I have a foldable 100W portable solar panel. It has a controller that outputs up to 100W over DC5521, 60W over USBC, or 15W over USBA. I have a bunch of adapters that convert DC5521 to other ends.
I mainly use the solar panel to charge my big Jackery battery while camping and any other USB batteries or devices we take. Flashlights, speaker, fans, etc. The Jackery has a DC input and it's own charging controller so it works great from the solar panel's DC5521 with one of my adaptors. I use USB for charging everything else.
If I wanted to add a lot more battery capacity to my setup it seems like the cost efficient option is to buy a 12V LiFePO4 RV battery and find a way to charge that with my solar panel. But how do I do that safely? I can go from DC5521 to car (lighter) port and from that to the battery but is that safe? Will the BMS in the LiFePO4 battery manage that well?
I don't want to use lead acid deep cycle batteries for this. Yeah a pair of 6v RV batteries have more capacity per dollar than LiFePO4 (even if only using the safe 50% of capacity) but just barely and my experience with 6v RV batteries so far has not been great. They are also VERY heavy which sucks for camping. We already haul too much weight.
I could get another Jackery battery or one of their competitors. If I see a good enough sale I might. Those still tend to be far more expensive per Ah than just buying a RV LiFePO4 battery based on the prices I'm seeing.
I could charge the LiFePO4 battery from the Jackery 12v car port output but after reading more about that it seems that pass through charging puts a lot of strain on the Jackery and hurts it's lifespan so I'd prefer to avoid that.

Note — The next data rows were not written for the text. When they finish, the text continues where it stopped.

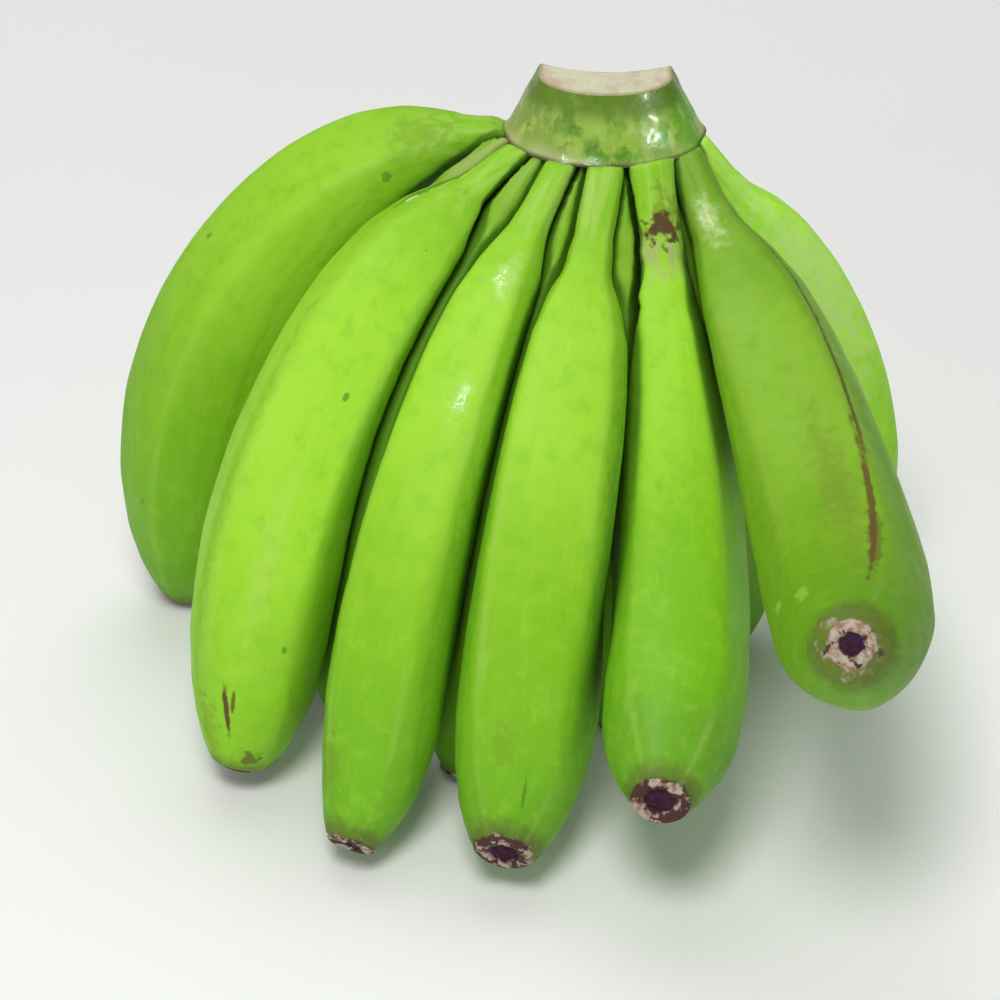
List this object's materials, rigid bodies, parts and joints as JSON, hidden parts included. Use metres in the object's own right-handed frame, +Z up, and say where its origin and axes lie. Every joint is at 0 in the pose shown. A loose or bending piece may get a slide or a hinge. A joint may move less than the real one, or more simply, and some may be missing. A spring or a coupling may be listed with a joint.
{
  "type": "hand of green bananas",
  "caption": "Hand of unripe green bananas: two rows of curved fingers on one cut crown, standing on its fingertips.",
  "frame": {"origin": "centre of the bounding box, on the surface that the hand stands on", "axes": "+Z up, from the fingertips to the cut face of the crown; -Y towards the front, where the outer sides of the fingers show; +X to the right as seen from the front"},
  "size_m": [0.21, 0.1784, 0.161],
  "materials": {
    "crown_tissue": "mottled green rind with a cream cut face",
    "peel": "waxy green peel"
  },
  "bodies": {
    "root": {"crown": "crown_tissue", "finger_01": "peel", "finger_02": "peel", "finger_03": "peel", "finger_04": "peel", "finger_05": "peel", "finger_06": "peel", "finger_07": "peel", "finger_08": "peel", "finger_09": "peel", "finger_10": "peel", "finger_11": "peel", "finger_12": "peel"}
  },
  "joints": []
}
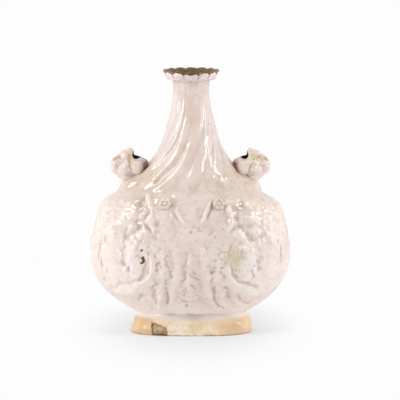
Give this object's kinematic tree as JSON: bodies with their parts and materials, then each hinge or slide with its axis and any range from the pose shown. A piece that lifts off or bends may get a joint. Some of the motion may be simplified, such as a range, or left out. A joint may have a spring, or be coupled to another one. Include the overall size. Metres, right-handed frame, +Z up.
{
  "type": "pilgrim flask",
  "caption": "Glazed earthenware pilgrim flask with a flattened relief belly, twisting fluted neck, scalloped mouth, oval foot and two pierced animal heads for a carrying cord.",
  "frame": {"origin": "middle of the flat ring that the flask stands on", "axes": "+Z up through the mouth, +X to the right of the front, the front relief faces -Y"},
  "size_m": [0.23, 0.1312, 0.3],
  "materials": {
    "white_glaze": "glossy white tin glaze with a pink-lilac cast, pooled darker in the recesses",
    "brown_edge_glaze": "glossy white tin glaze worn brown along the scalloped edge and inside the mouth",
    "buff_foot": "thin worn glaze over buff earthenware, cream to orange tan"
  },
  "bodies": {
    "root": {"front_shell": "white_glaze", "rear_shell": "white_glaze", "neck": "white_glaze", "mouth_rim": "brown_edge_glaze", "foot": "buff_foot", "left_head": "white_glaze", "right_head": "white_glaze", "front_left_rosette": "white_glaze", "front_right_rosette": "white_glaze", "rear_left_rosette": "white_glaze", "rear_right_rosette": "white_glaze"}
  },
  "joints": []
}
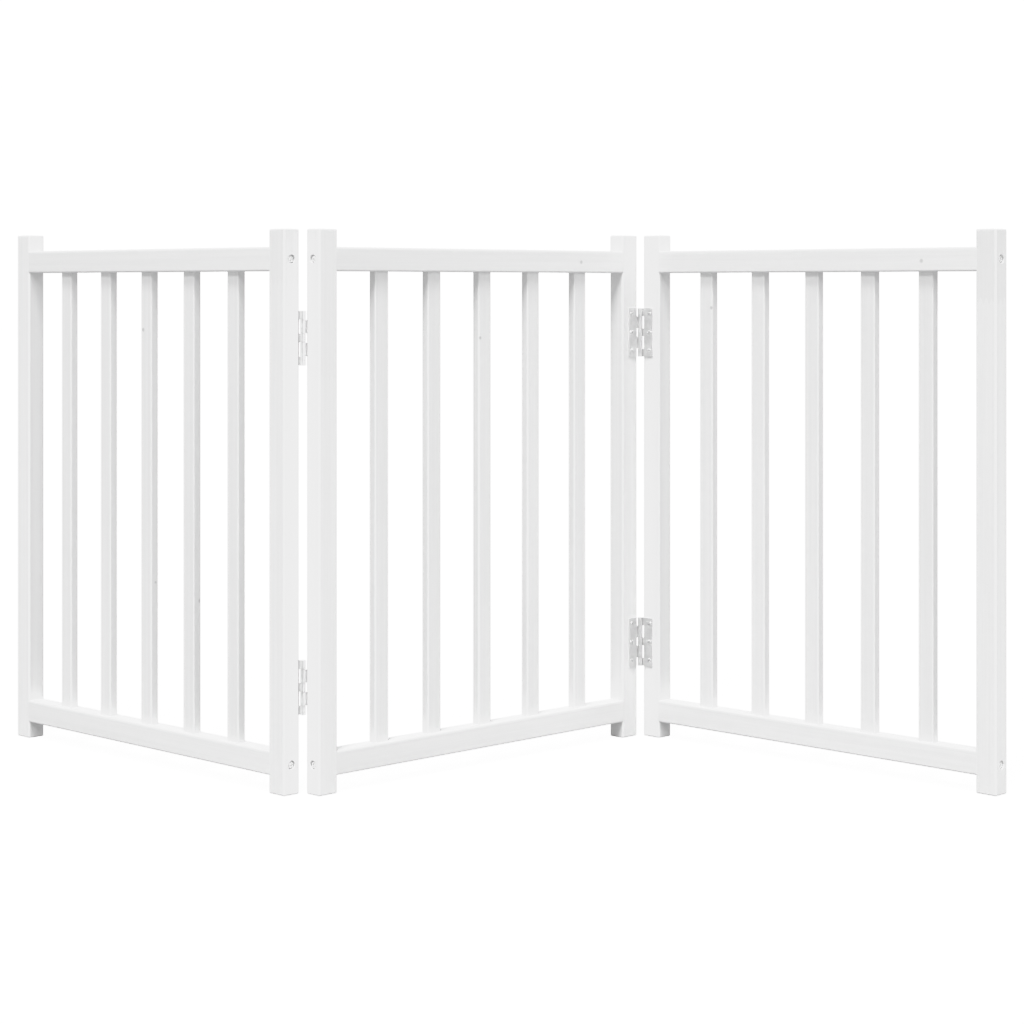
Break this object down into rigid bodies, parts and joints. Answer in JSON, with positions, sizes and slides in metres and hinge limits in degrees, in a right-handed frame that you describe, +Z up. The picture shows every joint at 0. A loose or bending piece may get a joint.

Going through an AC inverter seems like a needless waste of power efficiency and cost but at least there would be a ton of things between the panel and battery trying to keep things safe. Not to mention even more weight.
Instead of DC5521 to car port to battery is there an option to go from USBC to a battery charger and for what cost? Not sure that makes things safer or not.
I'm going to read more about LiFePO4 BMS systems to see how well they handle themselves. If those are good then a direct DC path could be easy and cheap.
I could charge the LiFePO4 battery from the Jackery 12v car port output but after reading more about that it seems that pass through charging puts a lot of strain on the Jackery and hurts it's lifespan...
This surprised me. I know some EcoFlow models are specifically designed to be daisy-chained and expanded. Especially when you're talking DC-to-DC and not an AC conversion, that makes me think Jackery's charging design isn't as good as it should be. So maybe switching to a different ecosystem that allows you to expand might be worth considering, even if it means selling your Jackery. But I think weight is going to be a concern no matter what, if you're already feeling overburdened.
pandasuit wrote:I could charge the LiFePO4 battery from the Jackery 12v car port output but after reading more about that it seems that pass through charging puts a lot of strain on the Jackery and hurts it's lifespan...
This surprised me. I know some EcoFlow models are specifically designed to be daisy-chained and expanded. Especially when you're talking DC-to-DC and not an AC conversion, that makes me think Jackery's charging design isn't as good as it should be. So maybe switching to a different ecosystem that allows you to expand might be worth considering, even if it means selling your Jackery. But I think weight is going to be a concern no matter what, if you're already feeling overburdened.
The main place I saw that info was the general FAQ page at https://www.jackery.com/pages/faq
says:
Q: Do Jackery portable power stations support pass-through charging?
A: Yes, except for the Explorer 160, all other products support pass-through charging. But we don't suggest using it this way very frequently as it will reduce the battery life.
Which would make it seem like a blanket statement about reducing the battery life.
But, now I searched a bit more and found https://faq.jackery.com/hc/en-us/art...
It seems to be from an official account and says:
Q: Does the Jackery portable power station support pass-through charge?
A: Yes. All Jackery power stations support pass-through charging. Pass-through charging is a feature which allows the power station to be used at the same time when it is recharging. However, we recommend this feature to be used only on your device(s) that drain less power than the input wattage shown on the screen of your power station, to preserve the health of your power station in the long run.
That seems to imply pass-through charging only affects the life of the device when the Jackery is outputting more power than inputting (so, pulling some from it's battery). So maybe it's fine? I'd have to be careful to only do this when the solar panel is producing more power than the extra battery is pulling during charging. Not sure I will have any control of that.
I've looked at the EcoFlow models. Thing is, if I had another full power station (Jackery or competitor) I wouldn't need to chain them to charge them as I could just swap which the solar panel is connected to. The main reason I'm looking at LiFePO4 RV batteries is to avoid the expense of another power station if I can.
When I hit Ctrl+left Alt the world NORMAL pops up in big letters in the lower right hand corner of the screen. I'm guessing this relates to the monitor but it looks exactly the same. What is this and how do I disable it?
What kind of screen is it?
Resolved. This was caused by a old app called "game companion" that i used to force games into a borderless window.
I keep getting spammed with verification codes in my email account for a different email i have. I get about 4 a day. Is this evidence that someone is constantly trying to hack me or do i have a program somewhere that is trying to auto login but can't?